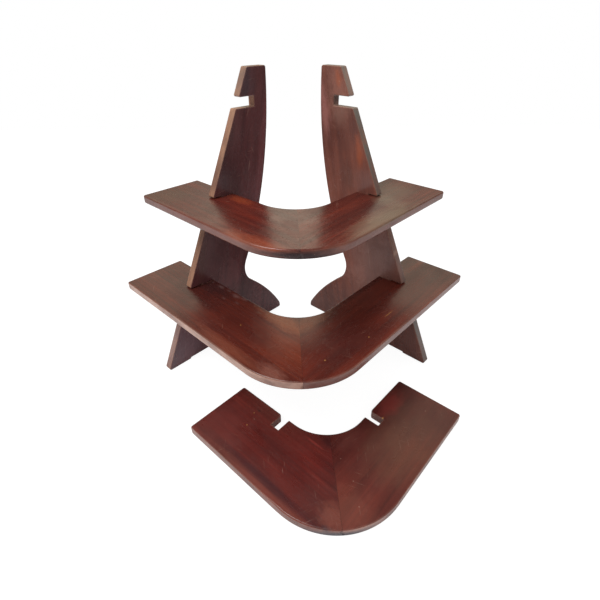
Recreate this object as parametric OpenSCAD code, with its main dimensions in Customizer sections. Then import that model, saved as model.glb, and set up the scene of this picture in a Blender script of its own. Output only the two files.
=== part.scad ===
// Knock-down display riser for a corner: two uprights and three L-shaped shelves, slotted together.
// The uprights stand square to the shelves' arms. Two shelves are fitted, the third lies in front.
// X runs to the right, Y to the back and Z up. The rounded corner of every shelf faces the front.

/* [Boards] */
// Thickness of every board
board_t = 12; // [9:0.5:15]
// Width of a shelf's arms
arm_w = 93; // [84:1:100]
// Radius of a shelf's rounded front corner
front_r = 94; // [70:1:110]
// Radius of the hollow inside a shelf's corner
hollow_r = 61; // [40:1:64]
// Rounding of the corners at the arms' ends
end_r = 3; // [1:0.5:8]

/* [Tiers] */
// Arm length of the lowest shelf, from where its outer edges would meet
long_arm = 360; // [340:1:400]
// How far each tier stands back from the one below
tier_step = 54; // [46:1:56]
// Height of the lowest shelf's top
first_top = 121; // [112:1:130]
// Rise from one tier to the next
tier_rise = 120; // [110:1:124]

/* [Uprights] */
// Distance of an upright's middle along the lowest shelf's arm
upright_along = 278; // [272:1:290]
// Height of an upright
upright_h = 396; // [386:1:420]
// Place of the toe along the floor, measured back from the lowest shelf's outer edge
toe_at = -8; // [-14:1:0]
// Lean of the front edge from upright, in degrees
front_lean = 26.2; // [25:0.1:27]
// Farthest reach of the back edge, measured as the toe is
back_reach = 220; // [214:1:228]
// Radius of the back edge
back_r = 560; // [500:5:640]
// Height at which the back edge reaches farthest
back_high = 379; // [360:1:400]
// Reach of the heel along the floor, measured as the toe is
heel_reach = 231.6; // [228:0.2:233]
// Radius of the heel's upper edge
heel_r = 272; // [262:1:282]
// Depth of that radius's centre below the floor
heel_drop = 120.5; // [114:0.5:126]
// Radius of the heel's nose
nose_r = 19; // [12:1:24]
// Radius of the waist between the back edge and the heel
waist_r = 32; // [20:1:40]
// Rounding of the outline's corners
corner_r = 3; // [1:0.5:5]
// Rounding of the notches' lips
lip_r = 2; // [0.5:0.5:3]

/* [Feet] */
// Height of the relief between an upright's toe pad and heel pad
relief_h = 2; // [1:0.5:4]
// Length of the toe pad
toe_pad = 40; // [30:1:60]
// Length of the heel pad
heel_pad = 52; // [40:1:70]

/* [Slots] */
// Depth of the slots cut into a shelf from its inner edge
slot_depth = 21; // [16:1:26]
// Clearance beside an upright in its slot, each side
side_gap = 0.6; // [0.3:0.1:1]
// Clearance above a shelf in its notch
notch_gap = 0.8; // [0.2:0.1:1.5]
// Clearance under a shelf, over its notch's floor
seat_gap = 0.05; // [0.02:0.01:0.2]
// Clearance between the floors of a slot and its notch
home_gap = 0.2; // [0.1:0.1:0.5]
// How much deeper the top notches run than the ones below
top_notch_extra = 16; // [4:1:18]
// Lead-in cut at the arm's end of each slot's mouth
lead_in = 2.5; // [2:0.5:6]

/* [Dowels] */
// Number of dowels across each mitre
dowel_count = 3; // [2:1:4]
// Diameter of a dowel
dowel_d = 6; // [4:0.5:7]
// Length of a dowel
dowel_l = 36; // [24:1:40]
// Chamfer at a dowel's ends
dowel_chamfer = 1; // [0.5:0.1:1.5]
// Clearance round a dowel
dowel_gap = 0.05; // [0.03:0.01:0.1]
// Clearance past a dowel's end
dowel_end_gap = 0.5; // [0.3:0.1:1]
// Distance of the end dowels from the mitre's ends
dowel_margin = 20; // [16:1:26]

/* [Loose shelf] */
// Place of the loose shelf's corner to the right of the stand's middle
loose_x = 37; // [0:1:45]
// Distance of the loose shelf's corner in front of the lowest shelf's
loose_ahead = 103; // [95:1:140]
// Turn of the loose shelf on the floor, in degrees
loose_turn = 0.9; // [-1:0.1:1]

/* [Hidden] */
$fn = 96;
over = 1;
// Curves cross the lines that they blend into by this much, so that every corner is a clean one
hair = 0.02;
arm_turn = 45;

// Tiers are counted from the floor up
lower = 0;
middle = 1;
top = 2;
function setback(k) = k * tier_step;
function arm_l(k) = long_arm - setback(k);
function shelf_base(k) = first_top - board_t + k * tier_rise;

// A slot takes the upright, and a notch takes the shelf
slot_w = board_t + 2 * side_gap;
slot_floor = arm_w - slot_depth;
notch_h = board_t + notch_gap + seat_gap;
function slot_along(k) = upright_along - setback(k);
function notch_end(k) = setback(k) + slot_floor + (k == top ? top_notch_extra : home_gap);

// The mitre runs from the rounded front to the hollow, at these distances from the shelf's corner
mitre_front = front_r * (sqrt(2) - 1);
mitre_back = (arm_w + hollow_r) * sqrt(2) - hollow_r;
dowel_pitch = (mitre_back - mitre_front - 2 * dowel_margin) / (dowel_count - 1);
function dowel_y(i) = mitre_front + dowel_margin + i * dowel_pitch;

// Small vector helpers for the outlines
function unit(v) = v / norm(v);
function half_angle(e1, e2) = acos(e1 * e2) / 2;
// Where circles round a and b with these radii cross, to the right of the way from a to b
function crossing(a, ra, b, rb) =
  let (
    way = unit(b - a),
    gap = norm(b - a),
    ahead = (gap * gap + ra * ra - rb * rb) / (2 * gap)
  )
  a + ahead * way + sqrt(ra * ra - ahead * ahead) * [way[1], -way[0]];

// An upright's outline: first number back from the lowest shelf's outer edge, second number up
front_up = [sin(front_lean), cos(front_lean)];
function front_at(z) = toe_at + z * tan(front_lean);
back_centre = [back_reach - back_r, back_high];
nose_centre = [heel_reach - nose_r, corner_r];
nose_rise = heel_drop + corner_r;
nose_ahead = sqrt((heel_r - nose_r) * (heel_r - nose_r) - nose_rise * nose_rise);
heel_centre = [nose_centre[0] - nose_ahead, -heel_drop];
waist_centre = crossing(heel_centre, heel_r + waist_r, back_centre, back_r + waist_r);
waist_corner = crossing(heel_centre, heel_r, back_centre, back_r);

// The whole is centred on the origin between its foremost and rearmost points
heel_back = (upright_along + board_t / 2 + heel_reach) * sin(arm_turn);
loose_front = front_r * (sqrt(2) * cos(loose_turn) - 1) - loose_ahead;
centre_y = (heel_back + loose_front) / 2;

// Sliver outside a rounded corner: a and b point from the centre c to the ends of the arc
module round_off(c, a, b, r) {
  m = unit(a + b);
  difference() {
    polygon([c, c + a * r, c + m * (r / (m * a) + over), c + b * r]);
    translate(c + m * hair / (m * a)) circle(r);
  }
}

// The same at a straight corner p, whose edges run off along e1 and e2
module ease(p, e1, e2, r) {
  half = half_angle(e1, e2);
  c = p + unit(e1 + e2) * r / sin(half);
  round_off(c, unit(p + e1 * r / tan(half) - c), unit(p + e2 * r / tan(half) - c), r);
}

// The same under a level line at height z, where it meets a circle
module ease_to_arc(centre, arc_r, z, r) {
  rise = z - r - centre[1];
  c = centre + [sqrt((arc_r - r) * (arc_r - r) - rise * rise), rise];
  round_off(c, [0, 1], unit(c - centre), r);
}

module waist_fillet() {
  difference() {
    polygon([
      waist_centre,
      waist_centre + unit(back_centre - waist_centre) * waist_r,
      waist_corner + unit(waist_corner - waist_centre) * over,
      waist_centre + unit(heel_centre - waist_centre) * waist_r
    ]);
    translate(waist_centre) circle(waist_r + hair);
  }
}

module notch_outline(k) {
  z = shelf_base(k) - seat_gap;
  translate([0, z]) square([notch_end(k), notch_h]);
  ease([front_at(z), z], -front_up, [1, 0], lip_r);
  ease([front_at(z + notch_h), z + notch_h], front_up, [1, 0], lip_r);
}

module upright_outline() {
  difference() {
    intersection() {
      polygon([
        [toe_at, 0],
        [heel_reach, 0],
        [heel_reach, upright_h],
        [front_at(upright_h), upright_h]
      ]);
      union() {
        translate(back_centre) circle(back_r);
        translate(heel_centre) circle(heel_r);
        waist_fillet();
      }
    }
    for (k = [lower : top]) notch_outline(k);
    translate([toe_at + toe_pad, -over]) square([heel_reach - heel_pad - toe_at - toe_pad, relief_h + over]);
    ease([toe_at, 0], front_up, [1, 0], corner_r);
    ease([front_at(upright_h), upright_h], -front_up, [1, 0], corner_r);
    ease_to_arc(back_centre, back_r, upright_h, corner_r);
    ease([heel_reach, 0], [-1, 0], [0, 1], corner_r);
    round_off(nose_centre, unit(nose_centre - heel_centre), [1, 0], nose_r);
  }
}

// A right-hand board's outline, along the arm and across it from the outer edge
module board_outline(k) {
  slot_end = slot_along(k) + slot_w / 2;
  hollow_at = arm_w + hollow_r;
  difference() {
    polygon([[0, 0], [arm_l(k), 0], [arm_l(k), arm_w], [hollow_at, arm_w], [hollow_at, hollow_at]]);
    translate([hollow_at, hollow_at]) circle(hollow_r);
    round_off([front_r, front_r], [0, -1], [-1, 0], front_r);
    ease([arm_l(k), 0], [-1, 0], [0, 1], end_r);
    ease([arm_l(k), arm_w], [-1, 0], [0, -1], end_r);
    translate([slot_end - slot_w, slot_floor]) square([slot_w, slot_depth + over]);
    translate([slot_end, arm_w]) polygon([[-over, -lead_in - over], [lead_in + over, over], [-over, over]]);
  }
}

// Puts a right arm's piece, made along X with its outer edge on Y = 0, at the right or the left
module on_side(side) {
  mirror([side == "left" ? 1 : 0, 0, 0]) rotate(arm_turn) children();
}

// Puts a shelf's piece, made on the floor with its corner at the origin, in its place
module on_shelf(k) {
  if (k == top) {
    translate([loose_x, -loose_ahead - centre_y, 0]) rotate(loose_turn) children();
  } else {
    translate([0, setback(k) * sqrt(2) - centre_y, shelf_base(k)]) children();
  }
}

module at_dowels() {
  for (i = [0 : dowel_count - 1]) {
    translate([0, dowel_y(i), board_t / 2]) rotate([0, 90, 0]) children();
  }
}

module upright(side) {
  translate([0, -centre_y, 0]) on_side(side) translate([upright_along - board_t / 2, 0, 0])
    rotate([90, 0, 90]) linear_extrude(board_t) upright_outline();
}

module shelf_board(k, side) {
  on_shelf(k) difference() {
    on_side(side) linear_extrude(board_t) board_outline(k);
    at_dowels() cylinder(r = dowel_d / 2 + dowel_gap, h = dowel_l + 2 * dowel_end_gap, center = true);
  }
}

module shelf_dowels(k) {
  r = dowel_d / 2;
  half_l = dowel_l / 2;
  on_shelf(k) at_dowels() rotate_extrude() polygon([
    [0, -half_l],
    [r - dowel_chamfer, -half_l],
    [r, dowel_chamfer - half_l],
    [r, half_l - dowel_chamfer],
    [r - dowel_chamfer, half_l],
    [0, half_l]
  ]);
}

module left_upright() { color("#4a3234") upright("left"); }
module right_upright() { color("#55342c") upright("right"); }
module lower_shelf_left_board() { color("#5e2a22") shelf_board(lower, "left"); }
module lower_shelf_right_board() { color("#57251f") shelf_board(lower, "right"); }
module lower_shelf_dowels() { color("#c49a6c") shelf_dowels(lower); }
module middle_shelf_left_board() { color("#6b3a2e") shelf_board(middle, "left"); }
module middle_shelf_right_board() { color("#66372c") shelf_board(middle, "right"); }
module middle_shelf_dowels() { color("#c49a6c") shelf_dowels(middle); }
module top_shelf_left_board() { color("#5c2422") shelf_board(top, "left"); }
module top_shelf_right_board() { color("#582321") shelf_board(top, "right"); }
module top_shelf_dowels() { color("#c49a6c") shelf_dowels(top); }

left_upright();
right_upright();
lower_shelf_left_board();
lower_shelf_right_board();
lower_shelf_dowels();
middle_shelf_left_board();
middle_shelf_right_board();
middle_shelf_dowels();
top_shelf_left_board();
top_shelf_right_board();
top_shelf_dowels();
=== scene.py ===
# %% [markdown]
# # A knock-down corner riser in stained mahogany
# Two notched uprights carry L-shaped shelves, and the smallest shelf lies in front, taken off.
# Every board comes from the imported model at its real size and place. This lesson adds what a
# maker's hand and some years of use add: eased arrises, grain along each arm, stain and wear.
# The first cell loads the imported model. Its pieces stay where they are from here on.

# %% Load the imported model
import math
import bpy
from mathutils import Matrix, Vector


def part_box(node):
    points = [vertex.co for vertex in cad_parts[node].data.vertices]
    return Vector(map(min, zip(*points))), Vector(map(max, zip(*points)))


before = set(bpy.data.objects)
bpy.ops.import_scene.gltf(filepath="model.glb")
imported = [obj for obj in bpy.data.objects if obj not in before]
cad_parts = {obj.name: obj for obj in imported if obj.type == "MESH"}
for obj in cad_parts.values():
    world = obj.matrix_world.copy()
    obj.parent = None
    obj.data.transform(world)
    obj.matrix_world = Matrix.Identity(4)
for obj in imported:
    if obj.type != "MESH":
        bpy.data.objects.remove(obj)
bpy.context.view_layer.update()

print("boards and dowels:", sorted(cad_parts))

# %% [markdown]
# ## The camera
# The picture was taken from close by, just left of the middle and a little above the riser's
# top. The camera's place and aim come from fitting the shelves' corners and the uprights'
# edges to the picture. A camera at rest looks straight down, so it is tipped up by the angle
# that is left after the downward tilt, and then turned to the right.

# %% Place the camera
CAMERA_AT = Vector((-0.0152, -0.4186, 0.4390))
LOOK_DOWN = math.radians(34.36)
LOOK_RIGHT = math.radians(2.22)
LENS_MM = 24.09
SENSOR_MM = 36.0

camera_data = bpy.data.cameras.new("camera")
camera_data.lens = LENS_MM
camera_data.sensor_width = SENSOR_MM
camera = bpy.data.objects.new("camera", camera_data)
camera.location = CAMERA_AT
camera.rotation_euler = (math.pi / 2 - LOOK_DOWN, 0, -LOOK_RIGHT)
bpy.context.scene.collection.objects.link(camera)
bpy.context.scene.camera = camera
bpy.context.scene.view_settings.view_transform = "Standard"
print("camera at", tuple(round(v, 3) for v in camera.location))

# %% [markdown]
# ## Small helpers for node trees
# Materials here are made of nodes, and adding a node takes several lines each time. A helper
# that adds one node, sets its options and fills or links its inputs keeps each recipe short
# enough to read like a sentence. Inputs go by the names that the node editor shows, or by their
# numbers, most often where a node gives several of them the same name.

# %% Helpers that add one node
def put(tree, kind, inputs=None, **options):
    """Adds a node of this kind. Each input gets a plain value, or a link if it is given a socket."""
    node = tree.nodes.new(kind)
    for name, value in options.items():
        setattr(node, name, value)
    for key, value in (inputs or {}).items():
        if isinstance(value, bpy.types.NodeSocket):
            tree.links.new(value, node.inputs[key])
        else:
            node.inputs[key].default_value = value
    return node


def calc(tree, operation, *values):
    """One step of arithmetic on one, two or three numbers."""
    return put(tree, "ShaderNodeMath", dict(enumerate(values)), operation=operation).outputs[0]


def vector_calc(tree, operation, *values, number=False):
    """One step of arithmetic on vectors. Some steps, such as a length, give a plain number."""
    node = put(tree, "ShaderNodeVectorMath", dict(enumerate(values)), operation=operation)
    return node.outputs[1 if number else 0]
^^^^
| EXERCISE BRIEF |
Output exactly the leading lines of the data, up to and including the line marked by "tier_rise = 120; // [110:1:124]".

| TASK ANSWER |
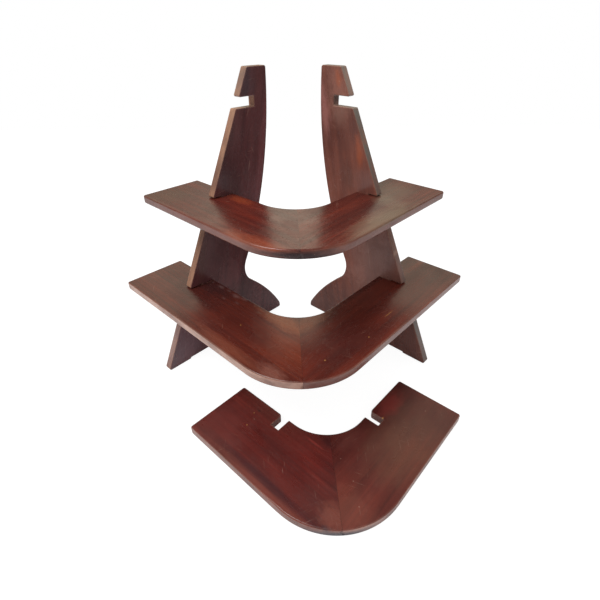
Recreate this object as parametric OpenSCAD code, with its main dimensions in Customizer sections. Then import that model, saved as model.glb, and set up the scene of this picture in a Blender script of its own. Output only the two files.
=== part.scad ===
// Knock-down display riser for a corner: two uprights and three L-shaped shelves, slotted together.
// The uprights stand square to the shelves' arms. Two shelves are fitted, the third lies in front.
// X runs to the right, Y to the back and Z up. The rounded corner of every shelf faces the front.

/* [Boards] */
// Thickness of every board
board_t = 12; // [9:0.5:15]
// Width of a shelf's arms
arm_w = 93; // [84:1:100]
// Radius of a shelf's rounded front corner
front_r = 94; // [70:1:110]
// Radius of the hollow inside a shelf's corner
hollow_r = 61; // [40:1:64]
// Rounding of the corners at the arms' ends
end_r = 3; // [1:0.5:8]

/* [Tiers] */
// Arm length of the lowest shelf, from where its outer edges would meet
long_arm = 360; // [340:1:400]
// How far each tier stands back from the one below
tier_step = 54; // [46:1:56]
// Height of the lowest shelf's top
first_top = 121; // [112:1:130]
// Rise from one tier to the next
tier_rise = 120; // [110:1:124]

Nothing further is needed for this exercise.